Fans often feel like they are the odd ones out in sports — no matter how hard they cheer, boo and eat their sacred pregame meals thinking it’ll help their team, they have no direct impact on the game.
Or do they?
A recent study from Grubhub, sent to The Daily Free Press, found that there are certain “Good Luck Foods” for the New England Patriots, or foods that fans tend to order more before a Patriots victory.
Topping that list is chicken alfredo pasta, which is ordered on Grubhub in Boston almost twice as much before a New England win than a loss. Following that is a trio of Asian foods — dal makhani (152.3 percent more likely to be ordered during a Pats win than loss), tom kha soup (148.4 percent) and yellowtail and scallion rolls (147.2 percent). The garlic knot rounding out the top five at 135 percent.
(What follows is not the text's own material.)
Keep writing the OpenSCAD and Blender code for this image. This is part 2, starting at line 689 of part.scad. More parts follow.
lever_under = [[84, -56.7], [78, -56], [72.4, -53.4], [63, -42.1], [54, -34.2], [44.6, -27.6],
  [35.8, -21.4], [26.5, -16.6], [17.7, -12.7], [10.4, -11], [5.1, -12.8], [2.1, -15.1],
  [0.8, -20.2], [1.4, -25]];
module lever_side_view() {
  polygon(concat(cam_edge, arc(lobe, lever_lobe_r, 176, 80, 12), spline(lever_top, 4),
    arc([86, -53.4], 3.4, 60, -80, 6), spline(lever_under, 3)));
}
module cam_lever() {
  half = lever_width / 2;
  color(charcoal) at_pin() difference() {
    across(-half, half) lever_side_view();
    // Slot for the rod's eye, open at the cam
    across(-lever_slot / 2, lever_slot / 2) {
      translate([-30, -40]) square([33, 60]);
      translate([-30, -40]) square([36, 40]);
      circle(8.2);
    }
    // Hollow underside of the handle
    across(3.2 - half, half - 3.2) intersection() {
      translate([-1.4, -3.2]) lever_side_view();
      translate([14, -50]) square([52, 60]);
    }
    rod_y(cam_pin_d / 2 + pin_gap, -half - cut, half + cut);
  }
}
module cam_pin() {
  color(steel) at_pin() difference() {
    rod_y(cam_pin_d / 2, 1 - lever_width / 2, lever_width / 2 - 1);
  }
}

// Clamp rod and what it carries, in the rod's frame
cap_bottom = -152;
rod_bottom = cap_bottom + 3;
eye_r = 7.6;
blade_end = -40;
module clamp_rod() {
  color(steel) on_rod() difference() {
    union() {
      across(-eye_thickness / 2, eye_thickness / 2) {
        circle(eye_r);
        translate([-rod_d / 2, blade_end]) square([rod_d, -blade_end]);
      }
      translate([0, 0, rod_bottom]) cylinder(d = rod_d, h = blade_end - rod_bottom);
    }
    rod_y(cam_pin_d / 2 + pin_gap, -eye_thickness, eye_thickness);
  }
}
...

What about buffalo wings, pizza, and other fatty items? Those items did not even make it in the top 20, so it may be time to switch up that tailgate order.
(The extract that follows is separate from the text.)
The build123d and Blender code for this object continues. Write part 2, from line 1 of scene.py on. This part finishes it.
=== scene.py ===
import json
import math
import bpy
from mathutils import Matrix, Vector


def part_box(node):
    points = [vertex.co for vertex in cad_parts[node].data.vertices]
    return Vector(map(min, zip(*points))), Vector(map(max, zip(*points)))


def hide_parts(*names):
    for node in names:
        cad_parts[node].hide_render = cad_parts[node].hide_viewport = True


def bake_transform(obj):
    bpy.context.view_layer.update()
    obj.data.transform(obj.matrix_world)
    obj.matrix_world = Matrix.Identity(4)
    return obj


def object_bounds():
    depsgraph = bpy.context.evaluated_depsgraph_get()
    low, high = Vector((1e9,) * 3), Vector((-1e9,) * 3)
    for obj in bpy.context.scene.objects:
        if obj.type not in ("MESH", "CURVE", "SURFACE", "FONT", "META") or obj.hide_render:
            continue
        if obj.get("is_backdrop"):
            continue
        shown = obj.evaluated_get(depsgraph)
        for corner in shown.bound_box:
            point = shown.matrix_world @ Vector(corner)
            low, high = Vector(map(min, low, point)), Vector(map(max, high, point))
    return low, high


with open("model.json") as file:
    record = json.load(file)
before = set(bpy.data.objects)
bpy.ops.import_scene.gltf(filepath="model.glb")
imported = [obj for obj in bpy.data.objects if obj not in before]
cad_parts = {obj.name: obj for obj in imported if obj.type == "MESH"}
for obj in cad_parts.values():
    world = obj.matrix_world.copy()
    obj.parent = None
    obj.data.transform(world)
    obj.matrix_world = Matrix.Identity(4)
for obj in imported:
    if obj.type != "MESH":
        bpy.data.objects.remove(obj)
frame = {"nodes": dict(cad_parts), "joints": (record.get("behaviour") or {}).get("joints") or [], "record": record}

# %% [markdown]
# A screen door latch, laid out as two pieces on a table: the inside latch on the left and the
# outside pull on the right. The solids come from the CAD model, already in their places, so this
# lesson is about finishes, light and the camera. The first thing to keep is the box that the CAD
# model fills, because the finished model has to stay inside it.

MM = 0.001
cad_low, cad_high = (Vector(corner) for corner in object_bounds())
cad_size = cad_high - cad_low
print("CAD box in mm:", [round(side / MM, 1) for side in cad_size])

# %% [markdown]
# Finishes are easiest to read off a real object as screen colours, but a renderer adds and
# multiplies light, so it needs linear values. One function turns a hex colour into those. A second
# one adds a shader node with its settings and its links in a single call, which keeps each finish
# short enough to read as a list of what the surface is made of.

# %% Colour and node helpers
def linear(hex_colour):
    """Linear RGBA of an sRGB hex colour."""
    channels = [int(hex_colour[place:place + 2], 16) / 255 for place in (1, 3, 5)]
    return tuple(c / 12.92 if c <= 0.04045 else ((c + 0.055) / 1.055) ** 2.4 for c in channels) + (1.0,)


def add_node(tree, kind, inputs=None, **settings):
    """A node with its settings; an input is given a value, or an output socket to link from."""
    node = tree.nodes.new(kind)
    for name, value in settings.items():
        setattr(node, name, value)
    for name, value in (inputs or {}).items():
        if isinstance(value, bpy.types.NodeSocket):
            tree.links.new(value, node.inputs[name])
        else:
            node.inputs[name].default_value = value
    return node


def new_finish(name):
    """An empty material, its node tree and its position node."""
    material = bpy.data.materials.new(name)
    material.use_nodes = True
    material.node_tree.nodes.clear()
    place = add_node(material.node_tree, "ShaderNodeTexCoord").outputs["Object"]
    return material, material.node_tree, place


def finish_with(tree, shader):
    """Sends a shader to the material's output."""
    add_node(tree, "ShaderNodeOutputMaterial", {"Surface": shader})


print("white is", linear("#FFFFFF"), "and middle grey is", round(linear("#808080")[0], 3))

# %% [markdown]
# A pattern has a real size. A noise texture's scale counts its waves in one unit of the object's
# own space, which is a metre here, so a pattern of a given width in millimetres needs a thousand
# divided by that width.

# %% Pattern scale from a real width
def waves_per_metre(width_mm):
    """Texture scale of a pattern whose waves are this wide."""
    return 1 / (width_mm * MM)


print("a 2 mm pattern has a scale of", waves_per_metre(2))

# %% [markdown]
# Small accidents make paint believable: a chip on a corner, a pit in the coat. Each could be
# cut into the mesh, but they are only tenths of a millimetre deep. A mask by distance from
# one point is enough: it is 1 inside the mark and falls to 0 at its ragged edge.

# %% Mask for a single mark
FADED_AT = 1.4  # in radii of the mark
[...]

Some may cry foul about these superstitions, but Boston University sports journalism professor Frank Shorr has covered superstitious athletes like former Red Sox third baseman Wade Boggs — who’s famous for eating chicken before every game — for over 30 years.
Beyond the athletes and their routines, Shorr said he believes fans have adopted their own rituals in hopes of having an impact on the game’s outcome, and he has one involving food at Boston Bruins games.
“I go to the same concessionaire and get the same thing every game I go to,” Shorr said. “I don’t even have to tell him what I want when I go up to him, and his name is Ernest … He knows I’m getting a hot dog, a salted pretzel and a large coke, heavy on the ice.”
Shorr admitted that since the Bruins are currently in a five-year championship drought, it may be time to switch up the routine.
However, he explained, fans keep these routines as an extension of their past experiences as an athlete.
“Sports fans are an animal to their own in that they firmly believe that what they do during the day has an effect on the game,” Shorr said. “It’s uniquely absurd that it does, but that’s how they feel that they are a part of the game.”
Though it’s more common on the professional level, BU fans have their own rituals as well. Freshman Brian Harrington does not have anything specific for the Terriers, but he keeps his Tom Brady No. 12 jersey handy every week for the Patriots.
“I always make sure that I have my red Tom Brady jersey clean and ready to go every Sunday,” Harrington said. “… And I always make sure I sit in the same seat in my house.”
Harrington does not have his own food-related rituals, and while he said he does not believe it has any impact, it may not even matter in Boston. When the football team in your city has made it to the conference championship each of the last five years, the outcome will be the same regardless of fans’ “lucky foods,” Harrington explained.
“It probably does not have an impact because the Patriots will probably win anyway,” Harrington said.
Freshman Charlie Ovens said that while food in college is a matter of convenience, he’ll do anything to help his team.
“My friends and I discuss on a GroupMe what crazy but still tasteful cheers we can do today,” Ovens said. “We don’t do anything else yet, but if the Terriers keep winning, I’ll probably look at what I’m eating and wearing and do the same thing.”
Not only does he believe in his rituals, but he also feels that the fans’ impact on a game, through ritual or cheers, is present in helping a team win or lose.
“I feel just as much as a part of the team as the actual team is, even though I have no actual contribution to the gameplay,” Ovens said. “I love the atmosphere that being a fan creates, and I see some smiles on the players’ faces like [BU men’s soccer freshman midfielder] Jerry Ozor, so I feel like that brings a different atmosphere to the game.”